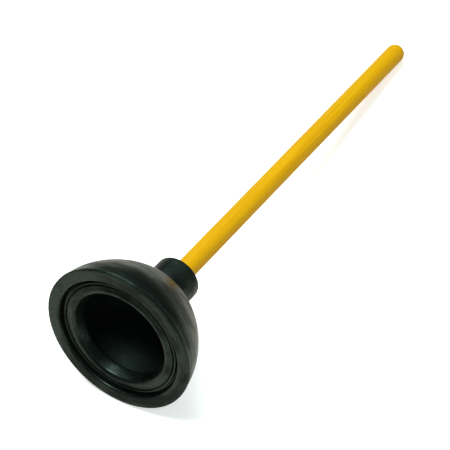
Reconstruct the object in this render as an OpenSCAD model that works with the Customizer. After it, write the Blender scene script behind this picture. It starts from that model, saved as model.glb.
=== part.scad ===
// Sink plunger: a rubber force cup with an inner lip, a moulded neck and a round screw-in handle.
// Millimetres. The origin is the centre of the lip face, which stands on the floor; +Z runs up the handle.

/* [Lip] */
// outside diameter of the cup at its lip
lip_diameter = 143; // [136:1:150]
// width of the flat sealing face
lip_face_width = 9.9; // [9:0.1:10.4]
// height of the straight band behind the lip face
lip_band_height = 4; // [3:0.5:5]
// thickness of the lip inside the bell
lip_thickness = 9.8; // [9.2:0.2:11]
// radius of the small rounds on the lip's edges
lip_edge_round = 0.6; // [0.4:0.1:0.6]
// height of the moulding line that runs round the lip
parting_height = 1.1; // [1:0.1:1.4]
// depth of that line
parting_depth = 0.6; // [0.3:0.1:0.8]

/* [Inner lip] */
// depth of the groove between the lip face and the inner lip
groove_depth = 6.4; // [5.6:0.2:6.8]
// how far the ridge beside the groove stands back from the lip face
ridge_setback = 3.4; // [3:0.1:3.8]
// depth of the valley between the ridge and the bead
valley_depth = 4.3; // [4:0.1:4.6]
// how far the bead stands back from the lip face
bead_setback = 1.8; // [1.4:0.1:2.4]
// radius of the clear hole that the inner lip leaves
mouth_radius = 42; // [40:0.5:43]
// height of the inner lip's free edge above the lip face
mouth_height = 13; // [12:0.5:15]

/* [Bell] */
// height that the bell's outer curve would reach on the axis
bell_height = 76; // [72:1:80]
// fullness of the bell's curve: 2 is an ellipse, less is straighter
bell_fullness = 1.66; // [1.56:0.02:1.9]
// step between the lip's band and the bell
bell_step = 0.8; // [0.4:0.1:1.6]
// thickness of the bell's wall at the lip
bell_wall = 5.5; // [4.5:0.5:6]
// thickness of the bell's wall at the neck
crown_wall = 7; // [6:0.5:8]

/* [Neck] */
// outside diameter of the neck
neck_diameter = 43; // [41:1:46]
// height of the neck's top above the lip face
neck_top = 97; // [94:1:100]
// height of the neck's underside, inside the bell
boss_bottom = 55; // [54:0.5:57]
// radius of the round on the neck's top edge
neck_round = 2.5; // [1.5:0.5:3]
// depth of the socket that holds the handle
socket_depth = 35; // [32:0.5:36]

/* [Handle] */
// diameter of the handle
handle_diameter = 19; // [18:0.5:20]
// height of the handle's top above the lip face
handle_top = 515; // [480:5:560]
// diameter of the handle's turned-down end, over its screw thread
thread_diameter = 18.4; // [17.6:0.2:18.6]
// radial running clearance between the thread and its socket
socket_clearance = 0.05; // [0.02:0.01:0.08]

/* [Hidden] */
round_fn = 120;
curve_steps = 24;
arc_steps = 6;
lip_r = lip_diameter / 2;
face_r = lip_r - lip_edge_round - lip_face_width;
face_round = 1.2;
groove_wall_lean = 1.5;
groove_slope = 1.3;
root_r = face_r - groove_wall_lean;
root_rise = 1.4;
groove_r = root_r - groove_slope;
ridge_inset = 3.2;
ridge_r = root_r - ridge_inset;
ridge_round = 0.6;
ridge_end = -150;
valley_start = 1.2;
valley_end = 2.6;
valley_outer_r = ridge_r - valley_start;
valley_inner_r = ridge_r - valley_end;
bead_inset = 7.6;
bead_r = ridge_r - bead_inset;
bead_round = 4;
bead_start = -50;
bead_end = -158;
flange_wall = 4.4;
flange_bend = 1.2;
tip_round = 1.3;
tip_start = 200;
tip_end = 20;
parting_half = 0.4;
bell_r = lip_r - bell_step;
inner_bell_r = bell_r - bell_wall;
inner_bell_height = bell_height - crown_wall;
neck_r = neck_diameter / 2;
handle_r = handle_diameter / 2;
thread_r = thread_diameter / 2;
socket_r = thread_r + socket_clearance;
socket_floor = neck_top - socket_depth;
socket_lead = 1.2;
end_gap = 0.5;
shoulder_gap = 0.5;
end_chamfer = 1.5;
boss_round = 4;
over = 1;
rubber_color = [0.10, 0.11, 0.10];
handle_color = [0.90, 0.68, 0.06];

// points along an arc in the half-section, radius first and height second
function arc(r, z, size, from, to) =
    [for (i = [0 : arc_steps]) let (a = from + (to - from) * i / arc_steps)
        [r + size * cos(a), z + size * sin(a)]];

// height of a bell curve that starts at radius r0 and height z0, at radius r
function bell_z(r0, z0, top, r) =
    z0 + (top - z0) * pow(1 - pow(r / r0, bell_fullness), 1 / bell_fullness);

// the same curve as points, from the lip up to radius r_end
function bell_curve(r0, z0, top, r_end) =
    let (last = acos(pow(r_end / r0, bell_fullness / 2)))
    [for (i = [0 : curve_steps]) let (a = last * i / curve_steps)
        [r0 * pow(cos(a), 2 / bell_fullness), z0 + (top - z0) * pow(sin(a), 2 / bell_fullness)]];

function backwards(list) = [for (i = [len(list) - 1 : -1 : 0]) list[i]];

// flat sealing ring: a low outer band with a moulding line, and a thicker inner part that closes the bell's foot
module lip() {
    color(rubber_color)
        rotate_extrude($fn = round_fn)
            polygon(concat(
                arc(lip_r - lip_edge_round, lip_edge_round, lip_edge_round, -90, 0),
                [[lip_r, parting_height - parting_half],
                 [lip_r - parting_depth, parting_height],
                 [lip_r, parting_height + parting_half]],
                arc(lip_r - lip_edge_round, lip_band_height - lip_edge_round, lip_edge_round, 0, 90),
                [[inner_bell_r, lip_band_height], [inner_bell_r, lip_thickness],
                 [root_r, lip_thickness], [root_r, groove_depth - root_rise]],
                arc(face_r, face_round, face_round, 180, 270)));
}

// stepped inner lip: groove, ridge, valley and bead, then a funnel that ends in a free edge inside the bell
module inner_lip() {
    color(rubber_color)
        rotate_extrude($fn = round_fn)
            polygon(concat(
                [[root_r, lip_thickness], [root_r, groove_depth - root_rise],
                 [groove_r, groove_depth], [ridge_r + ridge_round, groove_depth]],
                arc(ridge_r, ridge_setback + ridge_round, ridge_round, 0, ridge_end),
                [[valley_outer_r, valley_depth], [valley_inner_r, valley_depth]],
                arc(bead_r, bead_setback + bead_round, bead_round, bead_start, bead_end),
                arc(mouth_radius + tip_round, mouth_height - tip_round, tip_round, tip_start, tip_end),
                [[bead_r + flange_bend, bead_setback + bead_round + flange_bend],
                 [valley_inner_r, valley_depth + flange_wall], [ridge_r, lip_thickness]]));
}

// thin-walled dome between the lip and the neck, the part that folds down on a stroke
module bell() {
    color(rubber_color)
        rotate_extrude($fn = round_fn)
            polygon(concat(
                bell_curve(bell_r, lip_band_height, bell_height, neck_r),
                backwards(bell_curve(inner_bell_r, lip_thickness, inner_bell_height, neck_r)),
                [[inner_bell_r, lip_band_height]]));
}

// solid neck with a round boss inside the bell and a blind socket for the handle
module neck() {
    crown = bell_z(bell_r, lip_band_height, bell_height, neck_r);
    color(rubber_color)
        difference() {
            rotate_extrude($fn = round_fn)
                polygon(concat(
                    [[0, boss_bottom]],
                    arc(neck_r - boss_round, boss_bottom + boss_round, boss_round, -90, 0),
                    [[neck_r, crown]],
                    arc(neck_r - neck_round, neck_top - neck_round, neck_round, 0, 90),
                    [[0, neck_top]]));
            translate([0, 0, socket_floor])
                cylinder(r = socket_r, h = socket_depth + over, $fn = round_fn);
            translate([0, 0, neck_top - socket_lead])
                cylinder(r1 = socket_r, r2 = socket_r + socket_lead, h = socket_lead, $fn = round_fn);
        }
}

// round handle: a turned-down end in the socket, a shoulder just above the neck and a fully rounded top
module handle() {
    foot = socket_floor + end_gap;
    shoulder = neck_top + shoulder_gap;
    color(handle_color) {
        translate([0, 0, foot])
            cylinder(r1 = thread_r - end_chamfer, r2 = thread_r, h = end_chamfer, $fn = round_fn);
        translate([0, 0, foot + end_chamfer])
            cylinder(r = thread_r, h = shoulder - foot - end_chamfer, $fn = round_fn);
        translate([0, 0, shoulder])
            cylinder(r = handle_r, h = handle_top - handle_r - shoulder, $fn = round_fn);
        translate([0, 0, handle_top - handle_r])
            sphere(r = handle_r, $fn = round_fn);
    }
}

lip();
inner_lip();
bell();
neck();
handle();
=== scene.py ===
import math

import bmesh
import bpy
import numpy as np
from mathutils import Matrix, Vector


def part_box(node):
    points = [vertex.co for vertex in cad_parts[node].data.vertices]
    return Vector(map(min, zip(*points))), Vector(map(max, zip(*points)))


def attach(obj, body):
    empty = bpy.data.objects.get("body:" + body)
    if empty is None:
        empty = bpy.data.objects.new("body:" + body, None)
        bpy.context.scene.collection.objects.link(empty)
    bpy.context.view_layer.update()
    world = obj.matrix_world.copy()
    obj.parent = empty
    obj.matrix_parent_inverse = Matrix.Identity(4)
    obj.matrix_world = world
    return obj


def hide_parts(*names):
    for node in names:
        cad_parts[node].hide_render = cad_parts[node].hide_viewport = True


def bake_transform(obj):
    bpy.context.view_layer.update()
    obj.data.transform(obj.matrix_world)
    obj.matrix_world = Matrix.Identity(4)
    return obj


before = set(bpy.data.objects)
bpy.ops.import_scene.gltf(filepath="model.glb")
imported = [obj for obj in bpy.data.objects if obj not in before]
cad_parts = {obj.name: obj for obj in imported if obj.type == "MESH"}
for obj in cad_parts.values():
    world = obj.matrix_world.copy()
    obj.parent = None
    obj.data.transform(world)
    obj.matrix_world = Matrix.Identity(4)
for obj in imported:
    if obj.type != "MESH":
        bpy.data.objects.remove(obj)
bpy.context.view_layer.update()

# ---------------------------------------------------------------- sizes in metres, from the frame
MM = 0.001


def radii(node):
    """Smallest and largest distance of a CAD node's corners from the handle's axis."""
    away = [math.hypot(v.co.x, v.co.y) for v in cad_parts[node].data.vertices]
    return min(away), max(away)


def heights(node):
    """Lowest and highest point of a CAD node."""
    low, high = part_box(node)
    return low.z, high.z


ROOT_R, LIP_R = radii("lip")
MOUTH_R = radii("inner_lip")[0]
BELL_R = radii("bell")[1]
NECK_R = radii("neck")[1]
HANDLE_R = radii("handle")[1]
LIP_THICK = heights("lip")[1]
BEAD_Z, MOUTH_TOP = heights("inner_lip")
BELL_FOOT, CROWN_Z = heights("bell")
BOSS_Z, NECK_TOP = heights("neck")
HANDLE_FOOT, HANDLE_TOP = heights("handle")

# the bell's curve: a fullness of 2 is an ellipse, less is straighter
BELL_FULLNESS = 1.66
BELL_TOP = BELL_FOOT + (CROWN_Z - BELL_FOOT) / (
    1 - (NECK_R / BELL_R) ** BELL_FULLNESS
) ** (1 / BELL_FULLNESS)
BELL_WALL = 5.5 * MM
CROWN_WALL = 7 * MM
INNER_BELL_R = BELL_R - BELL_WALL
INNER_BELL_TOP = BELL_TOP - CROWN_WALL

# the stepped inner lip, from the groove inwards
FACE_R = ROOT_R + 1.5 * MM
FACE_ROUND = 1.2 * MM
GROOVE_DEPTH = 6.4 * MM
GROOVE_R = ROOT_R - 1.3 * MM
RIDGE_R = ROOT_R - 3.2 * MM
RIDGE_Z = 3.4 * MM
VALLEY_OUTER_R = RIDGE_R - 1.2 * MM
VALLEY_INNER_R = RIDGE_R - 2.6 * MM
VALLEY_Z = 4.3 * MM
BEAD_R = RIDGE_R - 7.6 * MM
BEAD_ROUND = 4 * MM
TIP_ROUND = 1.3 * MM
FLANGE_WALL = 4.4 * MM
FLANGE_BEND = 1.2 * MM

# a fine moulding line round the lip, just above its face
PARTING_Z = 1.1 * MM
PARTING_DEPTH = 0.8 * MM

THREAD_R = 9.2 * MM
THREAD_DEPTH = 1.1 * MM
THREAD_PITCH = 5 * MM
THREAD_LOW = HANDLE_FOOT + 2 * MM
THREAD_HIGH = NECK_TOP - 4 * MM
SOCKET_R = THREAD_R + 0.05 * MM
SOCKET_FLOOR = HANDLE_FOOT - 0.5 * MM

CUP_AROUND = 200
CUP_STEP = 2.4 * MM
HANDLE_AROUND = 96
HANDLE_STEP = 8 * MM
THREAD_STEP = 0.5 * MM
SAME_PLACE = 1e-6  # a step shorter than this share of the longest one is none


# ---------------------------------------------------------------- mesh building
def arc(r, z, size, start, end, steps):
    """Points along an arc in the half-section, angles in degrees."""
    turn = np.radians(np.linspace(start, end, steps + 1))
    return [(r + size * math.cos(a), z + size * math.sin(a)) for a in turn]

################

* _Written request_: Within the listing above, give again exactly every line from the line with "translate([0, 0, handle_top" through the line with "for node in", both included, and no other line.

* _Written response_:
        translate([0, 0, handle_top - handle_r])
            sphere(r = handle_r, $fn = round_fn);
    }
}

lip();
inner_lip();
bell();
neck();
handle();
=== scene.py ===
import math

import bmesh
import bpy
import numpy as np
from mathutils import Matrix, Vector


def part_box(node):
    points = [vertex.co for vertex in cad_parts[node].data.vertices]
    return Vector(map(min, zip(*points))), Vector(map(max, zip(*points)))


def attach(obj, body):
    empty = bpy.data.objects.get("body:" + body)
    if empty is None:
        empty = bpy.data.objects.new("body:" + body, None)
        bpy.context.scene.collection.objects.link(empty)
    bpy.context.view_layer.update()
    world = obj.matrix_world.copy()
    obj.parent = empty
    obj.matrix_parent_inverse = Matrix.Identity(4)
    obj.matrix_world = world
    return obj


def hide_parts(*names):
    for node in names:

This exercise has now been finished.